To give a simple example, say a company has a help desk ticketing system that is used to request permission and privileges. It's a common occurrence for additional information to be needed on the ticket, so users can edit tickets they've created, and you can only create a ticket as a logged in user. The process is as follows:

  1. A user creates a ticket, indicating what codebase or server they need access to.
  2. Someone from the security team checks that the requesting user is supposed to have those permissions, and adds a comment to the ticket or changes the ticket state to indicate it's approved
  3. Someone from the IT department processes the ticket, adding the appropriate permissions.

On paper, that might seem superficially secure, as long as people are doing their jobs (e.g. adding the right user to the right permission set) and the technology/ticketing system are secure.

But what if you come in as a user who is supposed to have permission to edit the help documentation, and after that gets approved in step 2, you edit the ticket to instead say you need permission to access source code that you aren't supposed to have access to, or a production database containing sensitive information, etc? The IT department user in step 3 may look at the ticket, look at the approval, and you now have permissions you aren't actually supposed to have.

What you have is a failure of process, because the official/documented policy doesn't take into account the ability to edit tickets. You might fix the policy by not allowing ticket edits after approval, or by requiring the IT user in Step 3 to look at an edit history of the ticket - but as documented and followed, the process is fundamentally insecure.

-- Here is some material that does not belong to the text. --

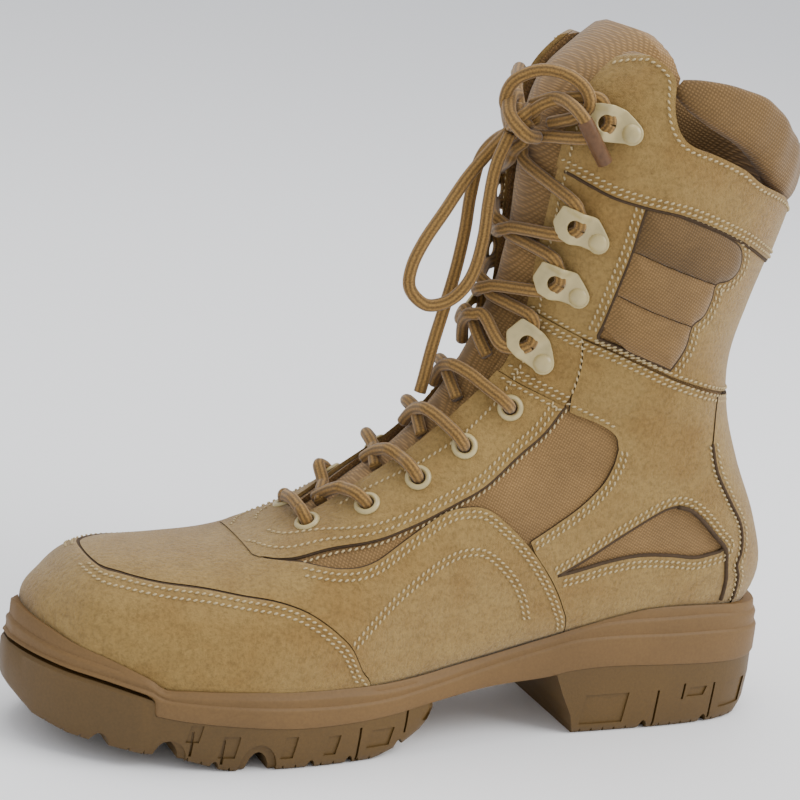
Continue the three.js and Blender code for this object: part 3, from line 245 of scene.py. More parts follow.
def locate(points, flank, grow=1.3):
    """Section and angle of side view points in millimetres."""
    points = np.asarray(points, float).reshape(-1, 2)
    ts = np.linspace(0.02, LAST_SECTION - 0.02, 900)
    row, back, front = ends_at(ts, np.full(ts.shape, grow))
    d = front - back
    miss = d[:, 0] * (points[:, 1:2] - back[:, 1]) - d[:, 1] * (points[:, 0:1] - back[:, 0])
    change = miss[:, :-1] * miss[:, 1:] <= 0
    first = np.argmax(change, axis=1)
    a, b = (np.take_along_axis(miss, first[:, None] + step, 1)[:, 0] for step in (0, 1))
    t = ts[first] + (ts[1] - ts[0]) * a / np.where(a - b == 0, 1, a - b)
    row, back, front = ends_at(t, np.full(t.shape, grow))
    d = front - back
    s = ((points - back) * d).sum(1) / (d * d).sum(1)
    wide, low, high = row[:, 6], row[:, 7], row[:, 8]
    past = s > wide
    reach = np.where(past, (s - wide) / (1 - wide), (wide - s) / wide)
    turn = np.clip(reach, 0, 1) ** (np.where(past, high, low) / 2)
    angle = np.arccos(np.where(past, -turn, turn))
    return t, angle if flank > 0 else 2 * math.pi - angle


def normals(t, angle, grow):
    along = form(t + 0.02, angle, grow) - form(t - 0.02, angle, grow)
    around = form(t, angle + 0.02, grow) - form(t, angle - 0.02, grow)
    n = np.cross(along, around)
    return n / np.maximum(np.linalg.norm(n, axis=-1, keepdims=True), 1e-9)


def curve(points, spacing=2.0):
    """A smooth line through points, resampled at even spacing."""
    p = np.asarray(points, float)
    ext = np.vstack([2 * p[0] - p[1], p, 2 * p[-1] - p[-2]])
    dense = []
    for i in range(len(p) - 1):
        a, b, c, d = ext[i:i + 4]
        k = np.linspace(0, 1, 24, endpoint=False)[:, None]
        dense.append(b + 0.5 * k * (c - a + k * (2 * a - 5 * b + 4 * c - d + k * (3 * (b - c) + d - a))))
    dense = np.vstack(dense + [p[-1:]])
    reach = np.concatenate([[0], np.cumsum(np.linalg.norm(np.diff(dense, axis=0), axis=1))])
    count = max(2, int(reach[-1] / spacing) + 1)
    at = np.linspace(0, reach[-1], count)
    return np.stack([np.interp(at, reach, dense[:, i]) for i in range(p.shape[1])], 1)


def seam(places, spacing=2.0):
    return curve(side(places), spacing)


def moved(line, by):
    """A side view line moved to its left by so many millimetres."""
    along = np.gradient(line, axis=0)
    along /= np.maximum(np.linalg.norm(along, axis=1, keepdims=True), 1e-9)
    return line + np.stack([-along[:, 1], along[:, 0]], 1) * by


def distance(points, line):
    """Distance in the side view from points to a line."""
    best = np.full(len(points), 1e9)
    for a, b in zip(line[:-1], line[1:]):
        d = b - a
        k = np.clip(((points - a) @ d) / max(d @ d, 1e-9), 0, 1)
        best = np.minimum(best, np.linalg.norm(points - a - k[:, None] * d, axis=1))
    return best


# Soft creases of the upper: side view line, depth and width in millimetres
CREASES = [
    ([(0.345, 0.60), (0.33, 0.575), (0.30, 0.55), (0.25, 0.53), (0.19, 0.50)], -1.2, 5.0),
    ([(0.42, 0.50), (0.38, 0.46), (0.33, 0.43), (0.27, 0.415)], -0.9, 5.0),
    ([(0.13, 0.47), (0.19, 0.45), (0.27, 0.455), (0.33, 0.48)], 0.7, 5.0),
    ([(0.70, 0.14), (0.76, 0.12), (0.82, 0.13), (0.87, 0.16)], -0.5, 7.0),
    ([(0.55, 0.28), (0.57, 0.21), (0.56, 0.13)], -0.5, 6.0),
    ([(0.29, 0.90), (0.30, 0.86), (0.31, 0.78)], -0.6, 6.0),
]


def soften(points):
    """Points of the upper in millimetres, moved in or out where it creases."""
    points = np.array(points, float)
    flat = points.reshape(-1, 3)
    inward = np.sign(flat[:, 1]) * smooth(np.abs(flat[:, 1]), 6, 20)
    for line, depth, width in CREASES:
        away = distance(flat[:, [0, 2]], seam(line, 6))
        flat[:, 1] += inward * depth * np.exp(-(away / width) ** 2)
    return flat.reshape(points.shape)


# Meshes
def add_object(name, bm, material=None, shade=True):
    mesh = bpy.data.meshes.new(name)
    bm.to_mesh(mesh)
    bm.free()
    obj = bpy.data.objects.new(name, mesh)
    bpy.context.scene.collection.objects.link(obj)
    if material:
        mesh.materials.append(material)
    if shade:
        mesh.shade_smooth()
    return obj


def to_frame(points):
    return (np.asarray(points, float) - ORIGIN) / 1000


def loft(rings, closed=True, ring_closed=False, uv=None):
    """A grid laid over rings of points in millimetres, its seam merged and its ends closed."""
    rings = np.asarray(rings, float)
    if ring_closed:
        rings = np.concatenate([rings, rings[:1]])
    rings = np.concatenate([rings, rings[:, :1]], 1) if closed else rings
    rows, columns = rings.shape[:2]
    bm = bmesh.new()
    layer = bm.loops.layers.uv.new("UVMap") if uv else None
    bmesh.ops.create_grid(bm, x_segments=rows - 1, y_segments=columns - 1, size=1)
    points = to_frame(rings)
    places = {}
    for v in bm.verts:
        i = round((v.co.x + 1) / 2 * (rows - 1))
        j = round((v.co.y + 1) / 2 * (columns - 1))
        places[v] = (i, j)
    if layer:
        for face in bm.faces:
            for loop in face.loops:
                i, j = places[loop.vert]
                loop[layer].uv = (i / (rows - 1) * uv[0], j / (columns - 1) * uv[1])
    for v, (i, j) in places.items():
        v.co = points[i, j]
    bmesh.ops.remove_doubles(bm, verts=bm.verts, dist=1e-6)
    if not ring_closed:
        edges = [e for e in bm.edges if e.is_boundary]
        if closed and edges:
            bmesh.ops.holes_fill(bm, edges=edges, sides=0)
    bmesh.ops.recalc_face_normals(bm, faces=bm.faces)
    return bm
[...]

To explain how that ties into the blog post you linked - technology and automation could clean up the loophole in the procedure itself. Maybe when security approves it, they directly tie the ticket into the repository that you're supposed to have permission to, and it's forwarded to the IT department as a new ticket, or automated entirely. That removes both one of the human factors for error (IT admin misreading a safe and unedited ticket, or selecting the wrong username), and the process loophole (no verification between steps 2 and 3).